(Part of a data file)
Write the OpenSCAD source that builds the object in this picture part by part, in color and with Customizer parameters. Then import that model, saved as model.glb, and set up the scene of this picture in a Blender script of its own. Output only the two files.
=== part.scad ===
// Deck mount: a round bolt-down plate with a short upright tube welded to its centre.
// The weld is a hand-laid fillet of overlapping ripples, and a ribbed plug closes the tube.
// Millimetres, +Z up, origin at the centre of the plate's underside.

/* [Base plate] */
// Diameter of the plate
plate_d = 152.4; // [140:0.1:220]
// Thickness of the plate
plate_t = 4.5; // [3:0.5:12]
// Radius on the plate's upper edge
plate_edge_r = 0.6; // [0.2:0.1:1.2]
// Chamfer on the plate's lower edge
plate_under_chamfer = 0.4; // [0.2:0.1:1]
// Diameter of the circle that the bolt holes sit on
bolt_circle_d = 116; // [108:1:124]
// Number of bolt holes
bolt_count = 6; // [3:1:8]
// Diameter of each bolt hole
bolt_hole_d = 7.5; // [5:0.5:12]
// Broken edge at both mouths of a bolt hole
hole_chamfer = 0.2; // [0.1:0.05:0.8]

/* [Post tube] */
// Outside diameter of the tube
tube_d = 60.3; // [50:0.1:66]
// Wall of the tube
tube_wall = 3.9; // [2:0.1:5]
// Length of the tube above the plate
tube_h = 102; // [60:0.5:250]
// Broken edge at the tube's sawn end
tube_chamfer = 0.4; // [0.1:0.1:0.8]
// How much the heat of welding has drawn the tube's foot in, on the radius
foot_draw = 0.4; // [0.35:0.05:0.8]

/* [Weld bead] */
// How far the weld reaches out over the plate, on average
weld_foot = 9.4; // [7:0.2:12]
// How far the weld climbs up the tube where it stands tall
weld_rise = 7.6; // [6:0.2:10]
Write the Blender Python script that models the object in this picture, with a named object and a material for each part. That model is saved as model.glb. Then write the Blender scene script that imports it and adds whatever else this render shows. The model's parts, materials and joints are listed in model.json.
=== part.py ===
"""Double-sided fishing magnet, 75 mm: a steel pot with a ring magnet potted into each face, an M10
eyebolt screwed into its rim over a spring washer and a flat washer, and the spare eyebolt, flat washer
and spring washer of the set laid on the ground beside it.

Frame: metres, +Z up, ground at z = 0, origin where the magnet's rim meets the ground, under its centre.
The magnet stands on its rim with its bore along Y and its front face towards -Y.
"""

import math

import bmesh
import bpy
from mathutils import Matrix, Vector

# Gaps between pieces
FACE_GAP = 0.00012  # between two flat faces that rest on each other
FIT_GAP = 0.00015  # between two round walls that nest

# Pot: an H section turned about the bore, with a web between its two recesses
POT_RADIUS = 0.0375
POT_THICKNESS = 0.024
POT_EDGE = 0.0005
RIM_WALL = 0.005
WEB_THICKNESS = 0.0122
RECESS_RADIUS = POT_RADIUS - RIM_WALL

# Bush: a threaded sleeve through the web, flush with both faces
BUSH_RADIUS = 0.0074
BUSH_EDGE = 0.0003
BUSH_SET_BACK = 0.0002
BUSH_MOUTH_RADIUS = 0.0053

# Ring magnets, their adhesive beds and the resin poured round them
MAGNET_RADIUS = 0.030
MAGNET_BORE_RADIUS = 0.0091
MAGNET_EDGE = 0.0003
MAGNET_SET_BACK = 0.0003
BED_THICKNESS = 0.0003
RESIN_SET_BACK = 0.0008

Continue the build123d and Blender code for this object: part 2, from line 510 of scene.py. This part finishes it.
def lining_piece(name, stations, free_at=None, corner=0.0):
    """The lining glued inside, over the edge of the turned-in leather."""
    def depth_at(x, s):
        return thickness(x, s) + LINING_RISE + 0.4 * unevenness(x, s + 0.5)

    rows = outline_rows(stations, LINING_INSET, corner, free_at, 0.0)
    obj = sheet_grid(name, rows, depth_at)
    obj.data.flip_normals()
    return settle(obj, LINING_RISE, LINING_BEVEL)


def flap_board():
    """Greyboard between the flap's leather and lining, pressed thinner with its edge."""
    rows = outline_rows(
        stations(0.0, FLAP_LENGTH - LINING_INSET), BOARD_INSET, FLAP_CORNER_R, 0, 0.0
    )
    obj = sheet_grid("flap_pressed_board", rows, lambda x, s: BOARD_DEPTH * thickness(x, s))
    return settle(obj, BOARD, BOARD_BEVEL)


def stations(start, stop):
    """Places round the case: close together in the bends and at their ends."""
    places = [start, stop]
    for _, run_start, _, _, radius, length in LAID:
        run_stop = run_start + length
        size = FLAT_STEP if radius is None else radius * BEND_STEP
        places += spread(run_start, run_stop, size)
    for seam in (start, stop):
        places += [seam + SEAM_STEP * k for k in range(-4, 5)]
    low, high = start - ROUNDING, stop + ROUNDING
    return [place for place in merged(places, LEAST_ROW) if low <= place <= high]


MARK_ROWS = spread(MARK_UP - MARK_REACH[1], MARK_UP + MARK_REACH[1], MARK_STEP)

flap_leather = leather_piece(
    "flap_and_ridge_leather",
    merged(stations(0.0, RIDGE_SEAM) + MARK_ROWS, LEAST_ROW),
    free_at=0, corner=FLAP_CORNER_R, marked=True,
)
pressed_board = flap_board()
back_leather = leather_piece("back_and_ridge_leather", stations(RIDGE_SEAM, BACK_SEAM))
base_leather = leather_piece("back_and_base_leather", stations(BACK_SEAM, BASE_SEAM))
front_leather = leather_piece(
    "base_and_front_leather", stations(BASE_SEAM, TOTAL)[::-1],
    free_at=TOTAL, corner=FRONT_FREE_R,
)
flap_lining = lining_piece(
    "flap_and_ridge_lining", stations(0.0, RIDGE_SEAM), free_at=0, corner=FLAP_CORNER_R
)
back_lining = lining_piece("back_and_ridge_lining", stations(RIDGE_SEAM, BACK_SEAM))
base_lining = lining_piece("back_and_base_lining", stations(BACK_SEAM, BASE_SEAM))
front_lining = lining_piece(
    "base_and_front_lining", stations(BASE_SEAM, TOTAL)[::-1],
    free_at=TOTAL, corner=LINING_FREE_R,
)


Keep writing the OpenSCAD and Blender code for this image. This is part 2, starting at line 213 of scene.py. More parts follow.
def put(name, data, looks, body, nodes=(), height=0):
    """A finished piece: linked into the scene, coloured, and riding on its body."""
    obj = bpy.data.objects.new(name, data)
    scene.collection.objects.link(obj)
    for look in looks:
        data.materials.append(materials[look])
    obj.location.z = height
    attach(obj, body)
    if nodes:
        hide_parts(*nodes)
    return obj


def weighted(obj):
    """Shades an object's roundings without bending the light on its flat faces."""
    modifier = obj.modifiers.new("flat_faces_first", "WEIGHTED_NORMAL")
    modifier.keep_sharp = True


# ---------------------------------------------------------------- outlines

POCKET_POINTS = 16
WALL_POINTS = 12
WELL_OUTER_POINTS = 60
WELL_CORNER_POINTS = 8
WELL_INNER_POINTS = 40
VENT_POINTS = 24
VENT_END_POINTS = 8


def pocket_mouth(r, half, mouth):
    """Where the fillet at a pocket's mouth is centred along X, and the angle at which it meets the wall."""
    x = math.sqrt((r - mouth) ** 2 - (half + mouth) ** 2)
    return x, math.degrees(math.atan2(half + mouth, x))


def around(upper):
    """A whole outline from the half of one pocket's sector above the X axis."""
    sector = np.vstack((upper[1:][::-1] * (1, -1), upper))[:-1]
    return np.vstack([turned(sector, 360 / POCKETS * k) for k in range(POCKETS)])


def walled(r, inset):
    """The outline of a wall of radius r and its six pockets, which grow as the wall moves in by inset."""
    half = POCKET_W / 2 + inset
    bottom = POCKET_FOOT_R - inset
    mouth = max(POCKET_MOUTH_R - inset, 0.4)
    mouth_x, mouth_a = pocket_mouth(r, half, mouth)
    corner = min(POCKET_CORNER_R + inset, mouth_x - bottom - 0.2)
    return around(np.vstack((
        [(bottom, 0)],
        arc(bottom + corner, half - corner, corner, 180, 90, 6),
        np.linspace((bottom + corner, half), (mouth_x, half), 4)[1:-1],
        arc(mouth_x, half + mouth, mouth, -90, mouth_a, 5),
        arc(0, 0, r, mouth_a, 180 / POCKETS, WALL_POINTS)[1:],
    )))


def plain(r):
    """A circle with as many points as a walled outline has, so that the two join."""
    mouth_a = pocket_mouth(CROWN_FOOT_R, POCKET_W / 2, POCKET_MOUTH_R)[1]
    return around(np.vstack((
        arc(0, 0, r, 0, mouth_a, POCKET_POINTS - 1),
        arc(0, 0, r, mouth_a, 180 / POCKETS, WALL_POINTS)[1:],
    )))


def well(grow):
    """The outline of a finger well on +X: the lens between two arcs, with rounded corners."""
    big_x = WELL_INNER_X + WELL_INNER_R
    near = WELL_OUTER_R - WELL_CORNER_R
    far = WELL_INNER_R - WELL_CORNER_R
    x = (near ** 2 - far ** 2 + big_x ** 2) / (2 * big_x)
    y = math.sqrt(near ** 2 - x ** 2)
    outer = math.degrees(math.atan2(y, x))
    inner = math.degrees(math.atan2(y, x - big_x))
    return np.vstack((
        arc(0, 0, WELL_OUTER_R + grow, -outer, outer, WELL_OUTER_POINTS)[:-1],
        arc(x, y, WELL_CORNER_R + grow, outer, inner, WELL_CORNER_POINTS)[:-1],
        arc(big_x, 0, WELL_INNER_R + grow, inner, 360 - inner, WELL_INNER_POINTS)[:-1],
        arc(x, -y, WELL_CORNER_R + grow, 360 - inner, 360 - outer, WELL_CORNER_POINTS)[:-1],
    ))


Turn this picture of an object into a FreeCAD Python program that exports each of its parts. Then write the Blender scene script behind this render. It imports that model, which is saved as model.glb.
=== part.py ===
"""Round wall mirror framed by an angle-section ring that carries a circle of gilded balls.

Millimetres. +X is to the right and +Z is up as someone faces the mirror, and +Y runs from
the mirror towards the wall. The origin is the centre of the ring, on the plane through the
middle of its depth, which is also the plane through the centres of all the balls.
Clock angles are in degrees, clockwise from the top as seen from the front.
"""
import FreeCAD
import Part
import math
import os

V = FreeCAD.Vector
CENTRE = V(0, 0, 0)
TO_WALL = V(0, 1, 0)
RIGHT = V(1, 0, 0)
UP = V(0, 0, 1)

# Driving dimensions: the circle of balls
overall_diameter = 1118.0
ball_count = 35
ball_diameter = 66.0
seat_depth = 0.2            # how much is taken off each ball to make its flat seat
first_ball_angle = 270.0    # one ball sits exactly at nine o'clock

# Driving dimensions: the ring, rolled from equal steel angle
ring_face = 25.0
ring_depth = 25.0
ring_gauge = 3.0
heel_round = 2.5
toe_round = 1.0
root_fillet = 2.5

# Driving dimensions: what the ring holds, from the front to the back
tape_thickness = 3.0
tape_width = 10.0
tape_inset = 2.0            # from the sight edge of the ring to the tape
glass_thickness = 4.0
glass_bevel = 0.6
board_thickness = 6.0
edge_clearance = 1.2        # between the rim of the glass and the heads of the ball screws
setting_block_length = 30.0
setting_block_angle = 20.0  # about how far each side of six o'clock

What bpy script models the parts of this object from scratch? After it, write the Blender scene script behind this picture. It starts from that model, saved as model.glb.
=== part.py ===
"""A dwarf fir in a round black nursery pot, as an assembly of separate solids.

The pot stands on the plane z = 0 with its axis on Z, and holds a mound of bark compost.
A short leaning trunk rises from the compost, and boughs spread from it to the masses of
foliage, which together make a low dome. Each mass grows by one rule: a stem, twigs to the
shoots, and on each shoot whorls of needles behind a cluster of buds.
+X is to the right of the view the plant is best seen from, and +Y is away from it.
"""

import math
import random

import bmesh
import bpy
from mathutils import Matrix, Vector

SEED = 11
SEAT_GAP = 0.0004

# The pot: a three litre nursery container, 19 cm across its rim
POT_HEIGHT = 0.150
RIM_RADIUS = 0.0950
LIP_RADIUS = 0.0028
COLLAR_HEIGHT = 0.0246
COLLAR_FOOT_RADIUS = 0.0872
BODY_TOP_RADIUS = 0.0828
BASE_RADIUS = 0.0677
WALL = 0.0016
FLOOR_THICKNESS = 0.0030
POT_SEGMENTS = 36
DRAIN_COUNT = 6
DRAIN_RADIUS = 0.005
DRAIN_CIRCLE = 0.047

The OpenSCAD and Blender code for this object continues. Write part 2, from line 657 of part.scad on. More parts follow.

■ Objective
Transcribe, word for word, every line from the line with "Continue the build123d" to the line with "return settle(obj, LINING_RISE, LINING_BEVEL)", inclusive, and output nothing else.

■ Answer in full
Continue the build123d and Blender code for this object: part 2, from line 510 of scene.py. This part finishes it.
def lining_piece(name, stations, free_at=None, corner=0.0):
    """The lining glued inside, over the edge of the turned-in leather."""
    def depth_at(x, s):
        return thickness(x, s) + LINING_RISE + 0.4 * unevenness(x, s + 0.5)

    rows = outline_rows(stations, LINING_INSET, corner, free_at, 0.0)
    obj = sheet_grid(name, rows, depth_at)
    obj.data.flip_normals()
    return settle(obj, LINING_RISE, LINING_BEVEL)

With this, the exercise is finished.